REQUIRED TASK>
Everything from the first line down to the line containing "bark_shreds = make_shreds()" should be reproduced exactly; please include nothing else.

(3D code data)
* begin *

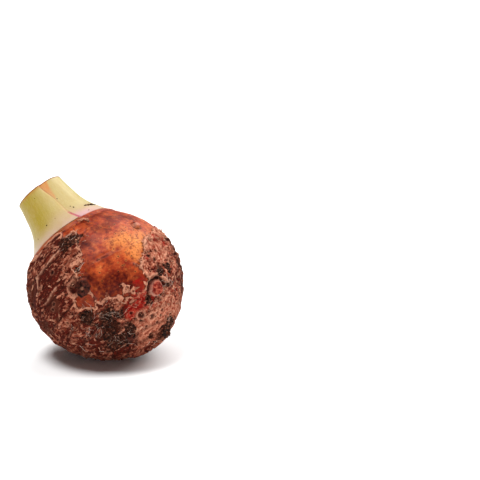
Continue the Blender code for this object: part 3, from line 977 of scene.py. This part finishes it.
def make_shreds():
    template = shred_template()
    shapes = []
    near = random_directions(9000, 5)
    inside = window_inside(near)
    on_edge = near[(inside > -0.55) & (inside < -0.1) & off_buds(near)][:210]
    into = steepest(on_edge)
    draw = np.random.default_rng(8)
    swing = draw.normal(0.0, 0.5, len(on_edge))
    headings = into * np.cos(swing)[:, None] + np.cross(on_edge, into) * np.sin(swing)[:, None]
    shapes += shred_shapes(template, on_edge, headings, 9, (0.6, 1.6), (0.2, 1.2))
    rest = random_directions(900, 12)
    rest = rest[(window_inside(rest) < -1.2) & off_buds(rest)][:400]
    round_axis = np.cross(rest, (0.0, 0.0, 1.0))
    round_axis /= np.linalg.norm(round_axis, axis=1)[:, None]
    toward_root = np.cross(round_axis, rest)
    swing = draw.choice((-1.0, 1.0), len(rest)) * draw.normal(0.35, 0.45, len(rest))
    flip = draw.choice((-1.0, 1.0), len(rest))
    headings = round_axis * (np.cos(swing) * flip)[:, None] - toward_root * np.sin(swing)[:, None]
    shapes += shred_shapes(template, rest, headings, 14, (0.8, 2.1), (-0.1, 0.5))
    mesh = strewn("bark shreds", template, shapes, 15)
    return finished_piece("bark_shreds", mesh, shred_material())


bark_shreds = make_shreds()

# Rootlets and hairs
# Wiry dead rootlets and the fine hairs of old leaf bases, dry and pale, matted in the soil patches and
# standing off the tuber's right side and root end.
HAIR_STEPS = 8
TUBER_WIDTH = 52.0


def hair_template():
    shape = bmesh.new()
    bmesh.ops.create_cone(shape, cap_ends=True, segments=3, radius1=1.0, radius2=0.35, depth=1.0)
    bmesh.ops.subdivide_edges(shape, edges=edges_along(shape, 2), cuts=HAIR_STEPS - 1, use_grid_fill=True)
    return as_mesh(shape, "one hair")


def hair_shapes(template, roots, seed, lengths, thicknesses, rise, wave):
    """Hairs that leave the surface at a slant and wander; rise is the sine of that slant."""
    draw = np.random.default_rng(seed)
    block = read_places(template)
    along = block[:, 2] + 0.5
    feet = surface_places(roots, -0.1)
    shapes = []
    for foot, up in zip(feet, roots):
        length = draw.uniform(*lengths)
        thick = draw.uniform(*thicknesses)
        angle = draw.uniform(0.0, 2.0 * math.pi)
        east = np.cross(up, (0.3, 0.2, 0.93))
        east /= np.linalg.norm(east)
        north = np.cross(up, east)
        heading = east * math.cos(angle) + north * math.sin(angle)
        side = np.cross(up, heading)
        lift = draw.uniform(*rise)
        bow = draw.uniform(-wave, wave)
        twist = draw.uniform(0.0, 6.28)
        forward = length * along * math.sqrt(max(0.0, 1.0 - lift * lift))
        sideways = length * bow * along**2 + 0.06 * length * np.sin(along * 7.0 + twist)
        fall = forward * forward / TUBER_WIDTH
        upward = length * lift * along - fall + 0.04 * length * np.sin(along * 9.0 + twist)
        place = foot + heading * forward[:, None] + side * (sideways + block[:, 0] * thick)[:, None]
        shapes.append(place + up * (upward + block[:, 1] * thick)[:, None])
    return shapes


def near_places(count, seed, places, spread_mm):
    """Directions scattered about the given places."""
    draw = np.random.default_rng(seed)
    picked = []
    for _ in range(count):
        polar, turn, reach = places[draw.integers(len(places))]
        centre = toward(polar, turn)
        offset = draw.normal(0.0, 1.0, 3) * (reach * spread_mm / MIDDLE_RADIUS)
        direction = centre + offset - centre * (offset @ centre)
        picked.append(direction / np.linalg.norm(direction))
    return np.array(picked)


def hair_material(name, dark, pale, skew=1.0):
    material, finish, shader = new_finish(name)
    shaded = finish.mix(finish.field("shade") ** skew, dark, pale)
    connect(finish, shader, Base_Color=shaded, Roughness=0.85, Specular_IOR_Level=0.12)
    return material


def hair_piece(name, roots, seed, lengths, thicknesses, rise, wave, finish):
    shapes = hair_shapes(one_hair, roots, seed, lengths, thicknesses, rise, wave)
    mesh = strewn(name.replace("_", " "), one_hair, shapes, seed + 1)
    return finished_piece(name, mesh, hair_material(*finish))


one_hair = hair_template()
WIRY_PATCHES = SOIL_PATCHES + ((112, -46, 4.0), (120, -42, 4.0), (124, -58, 4.0))
hair_piece(
    "rootlets", near_places(210, 21, WIRY_PATCHES, 0.8), 22, (1.5, 5.0), (0.05, 0.11), (0.0, 0.16), 0.35,
    ("dry rootlets", (120, 80, 64), (236, 206, 186)),
)
FRINGE_PATCHES = ((108, 90, 2.4), (116, 94, 2.6), (124, 96, 2.4), (114.5, 62, 1.3), (117, 50, 1.0))
hair_piece(
    "fringe", near_places(260, 35, FRINGE_PATCHES, 0.9), 36, (1.4, 3.8), (0.03, 0.055), (0.2, 0.8), 0.5,
    ("fringe of hairs", (150, 132, 126), (232, 226, 226)),
)
TUFTS = ((109, 91, 3.0), (118, 94, 3.2), (133, 98, 3.4), (112, 66, 1.6), (112, 64, 1.6), (150, 150, 4.0))
TUFTS += ((125, -130, 4.0),)
hair_piece(
    "fine_hairs", near_places(460, 31, TUFTS, 0.8), 32, (1.6, 4.4), (0.02, 0.04), (0.05, 0.55), 0.5,
    ("fine hairs", (150, 124, 112), (232, 222, 216)),
)
stray_roots = random_directions(260, 41, -0.97, 0.6)
stray_roots = stray_roots[window_inside(stray_roots) < -0.8]
hair_piece(
    "stray_fibres", stray_roots, 42, (1.0, 3.0), (0.03, 0.06), (0.0, 0.2), 0.4,
    ("stray fibres", (70, 36, 28), (170, 122, 98)),
)

# Soil crumbs
# Dark field soil left in the hollows, in crumbs of all sizes, with a few specks on the pale shoot.
# Specks: turn round the shoot, height as a share of its length, radius in millimetres.
SPECKS = ((-16, 0.848, 0.14), (21.8, 0.597, 0.18), (29, 0.322, 0.22), (31, 0.268, 0.27), (-4, 0.261, 0.14))
SPECKS += ((-21.5, 0.261, 0.26), (-47, 0.19, 0.18), (58, 0.235, 0.2), (40, 0.06, 0.18), (100, 0.6, 0.2))
SPECKS += ((44.5, 0.196, 0.26), (46, 0.19, 0.36), (48, 0.186, 0.24), (49.5, 0.176, 0.42), (51, 0.182, 0.2))
SPECKS += ((52.5, 0.17, 0.34), (54.5, 0.166, 0.46), (57, 0.158, 0.28), (59, 0.154, 0.34), (61.5, 0.15, 0.2))
SPECKS += ((150, 0.4, 0.2), (-140, 0.3, 0.25), (-170, 0.55, 0.18), (-110, 0.2, 0.25))


def crumb_template():
    shape = bmesh.new()
    bmesh.ops.create_icosphere(shape, subdivisions=1, radius=1.0)
    return as_mesh(shape, "one crumb")


def make_crumbs():
    template = crumb_template()
    ball = read_places(template)
    draw = np.random.default_rng(51)
    roots = near_places(2600, 52, SOIL_PATCHES, 0.75)
    fields = corm_fields(roots)
    kept = fields["soil"] > draw.uniform(0.0, 1.0, len(roots)) ** 2
    places = roots[kept] * (fields["radius"][kept][:, None] / MM)
    sizes = draw.uniform(0.3, 0.66, len(places)) ** 2
    on_clod = bell(away_from(roots[kept], *CLOD[:2]) / 3.8)
    sizes += 0.4 * on_clod * draw.uniform(0.0, 1.0, len(places))
    shapes = []
    for place, size in zip(places, sizes):
        shapes.append(place + ball * size * draw.uniform(0.6, 1.25, ball.shape))
    turns = np.array([speck[0] for speck in SPECKS], dtype=float)
    heights = SEAT + GAP + (CUT_HEIGHT - SEAT - GAP) * np.array([speck[1] for speck in SPECKS])
    on_stalk = (turns > front_margin(heights)) & (turns < BACK_MARGIN + 360.0)
    back = np.where(on_stalk, stalk_set_back(turns, heights), 0.0)
    for place, speck in zip(shoot_places(turns, heights, back), SPECKS):
        shapes.append(place + ball * speck[2] * draw.uniform(0.8, 1.45, ball.shape))
    mesh = strewn("soil crumbs", template, shapes, 53)
    material = hair_material("field soil", (26, 10, 6), (142, 84, 62), 2.5)
    return finished_piece("soil_crumbs", mesh, material)


soil_crumbs = make_crumbs()

# Floor, light and camera
# A plain pale floor under a broad soft light, seen from the photograph's side.
floor_shape = bmesh.new()
bmesh.ops.create_grid(floor_shape, x_segments=1, y_segments=1, size=30.0)
floor_mesh = as_mesh(floor_shape, "floor")
floor_material, floor_finish, floor_shader = new_finish("pale floor")
connect(floor_finish, floor_shader, Base_Color=(0.97, 0.97, 0.97, 1.0), Roughness=0.9)
floor_mesh.materials.append(floor_material)
floor = bpy.data.objects.new("floor", floor_mesh)
bpy.context.scene.collection.objects.link(floor)


def soft_sun(name, turn, rise, spread, strength):
    """A broad distant light; turn and rise of the place that it shines from, in degrees."""
    lamp = bpy.data.lights.new(name, "SUN")
    lamp.angle = math.radians(spread)
    lamp.energy = strength
    sun = bpy.data.objects.new(name, lamp)
    turn = math.radians(turn)
    rise = math.radians(rise)
    source = Vector((math.cos(rise) * math.sin(turn), -math.cos(rise) * math.cos(turn), math.sin(rise)))
    sun.rotation_euler = source.to_track_quat("Z", "Y").to_euler()
    bpy.context.scene.collection.objects.link(sun)


soft_sun("overhead", -60.0, 74.0, 26.0, 3.0)
soft_sun("right", 130.0, 51.0, 70.0, 3.9)
soft_sun("front", 14.0, 2.0, 12.0, 1.35)
world = bpy.data.worlds.new("studio")
world.use_nodes = True
backdrop = Finish(world.node_tree)
looking = backdrop.node("ShaderNodeTexCoord", {}, {}, "Generated")
upward = backdrop.node("ShaderNodeSeparateXYZ", {}, {0: looking}, "Z")
LOW_SKY = (1.0, 1.0, 1.0, 1.0)
HIGH_SKY = (0.06, 0.06, 0.06, 1.0)
skies = {0: upward.between(0.03, 0.12), 6: LOW_SKY, 7: HIGH_SKY}
glow = backdrop.node("ShaderNodeMix", {"data_type": "RGBA"}, skies, 2)
world.node_tree.links.new(glow.socket, world.node_tree.nodes["Background"].inputs["Color"])
bpy.context.scene.world = world
bpy.context.scene.view_settings.view_transform = "Standard"

VIEW_PITCH = math.radians(14.15)
VIEW_YAW = math.radians(5.968)
VIEW_RISE = math.radians(16.0)
VIEW_DISTANCE = 0.447
camera_data = bpy.data.cameras.new("camera")
camera_data.lens = 100.0
camera_data.sensor_width = 36.0
camera = bpy.data.objects.new("camera", camera_data)
view_height = LIE_HEIGHT + VIEW_DISTANCE * math.sin(VIEW_RISE)
camera.location = (0.0, -VIEW_DISTANCE * math.cos(VIEW_RISE), view_height)
camera.rotation_euler = (math.pi / 2 - VIEW_PITCH, 0.0, -VIEW_YAW)
bpy.context.scene.collection.objects.link(camera)
bpy.context.scene.camera = camera
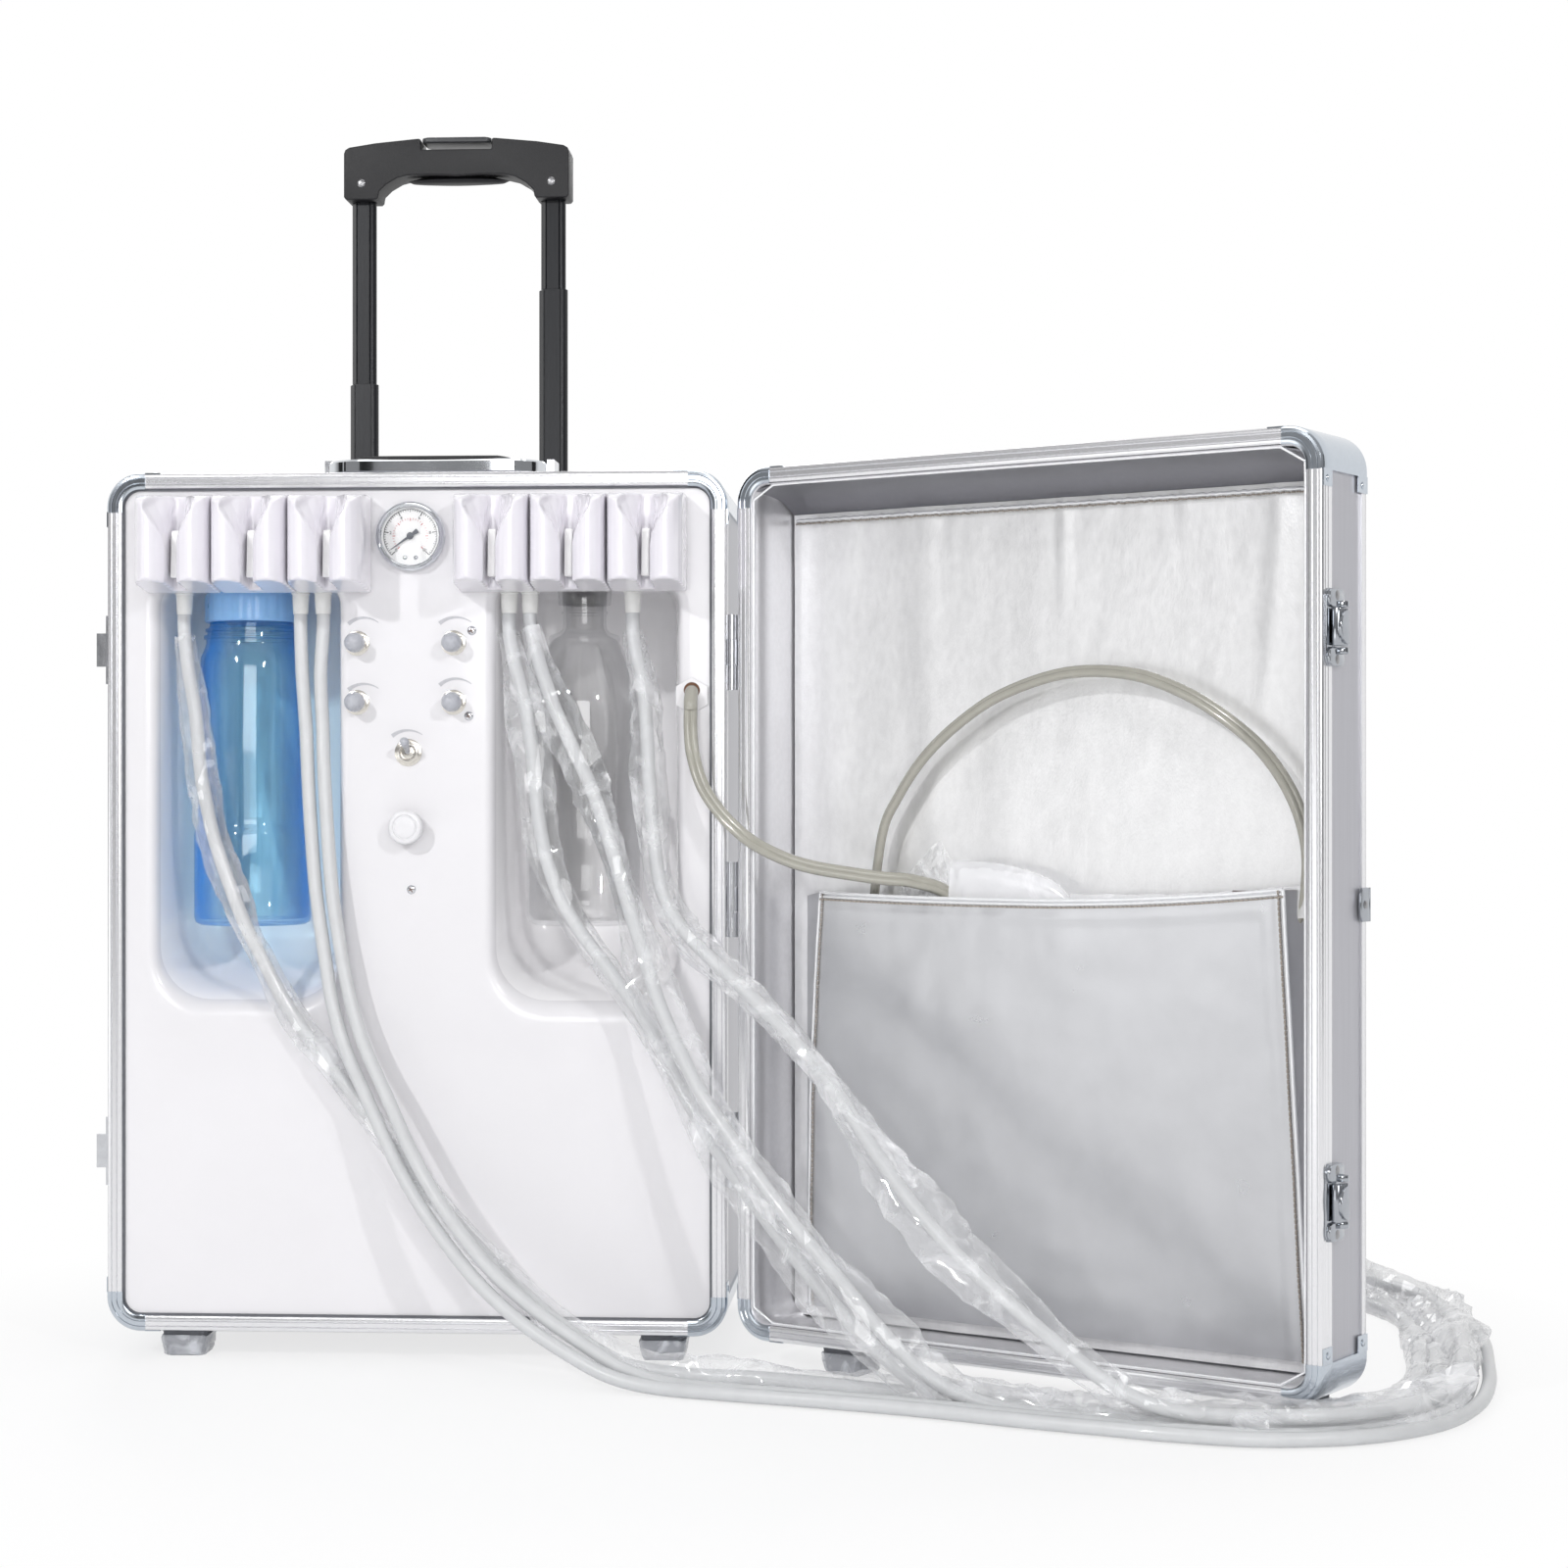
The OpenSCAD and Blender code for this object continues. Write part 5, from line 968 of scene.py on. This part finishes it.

* end *

WRITTEN REPLY>
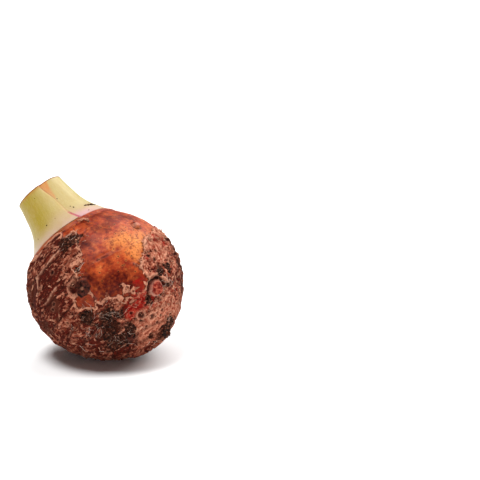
Continue the Blender code for this object: part 3, from line 977 of scene.py. This part finishes it.
def make_shreds():
    template = shred_template()
    shapes = []
    near = random_directions(9000, 5)
    inside = window_inside(near)
    on_edge = near[(inside > -0.55) & (inside < -0.1) & off_buds(near)][:210]
    into = steepest(on_edge)
    draw = np.random.default_rng(8)
    swing = draw.normal(0.0, 0.5, len(on_edge))
    headings = into * np.cos(swing)[:, None] + np.cross(on_edge, into) * np.sin(swing)[:, None]
    shapes += shred_shapes(template, on_edge, headings, 9, (0.6, 1.6), (0.2, 1.2))
    rest = random_directions(900, 12)
    rest = rest[(window_inside(rest) < -1.2) & off_buds(rest)][:400]
    round_axis = np.cross(rest, (0.0, 0.0, 1.0))
    round_axis /= np.linalg.norm(round_axis, axis=1)[:, None]
    toward_root = np.cross(round_axis, rest)
    swing = draw.choice((-1.0, 1.0), len(rest)) * draw.normal(0.35, 0.45, len(rest))
    flip = draw.choice((-1.0, 1.0), len(rest))
    headings = round_axis * (np.cos(swing) * flip)[:, None] - toward_root * np.sin(swing)[:, None]
    shapes += shred_shapes(template, rest, headings, 14, (0.8, 2.1), (-0.1, 0.5))
    mesh = strewn("bark shreds", template, shapes, 15)
    return finished_piece("bark_shreds", mesh, shred_material())


bark_shreds = make_shreds()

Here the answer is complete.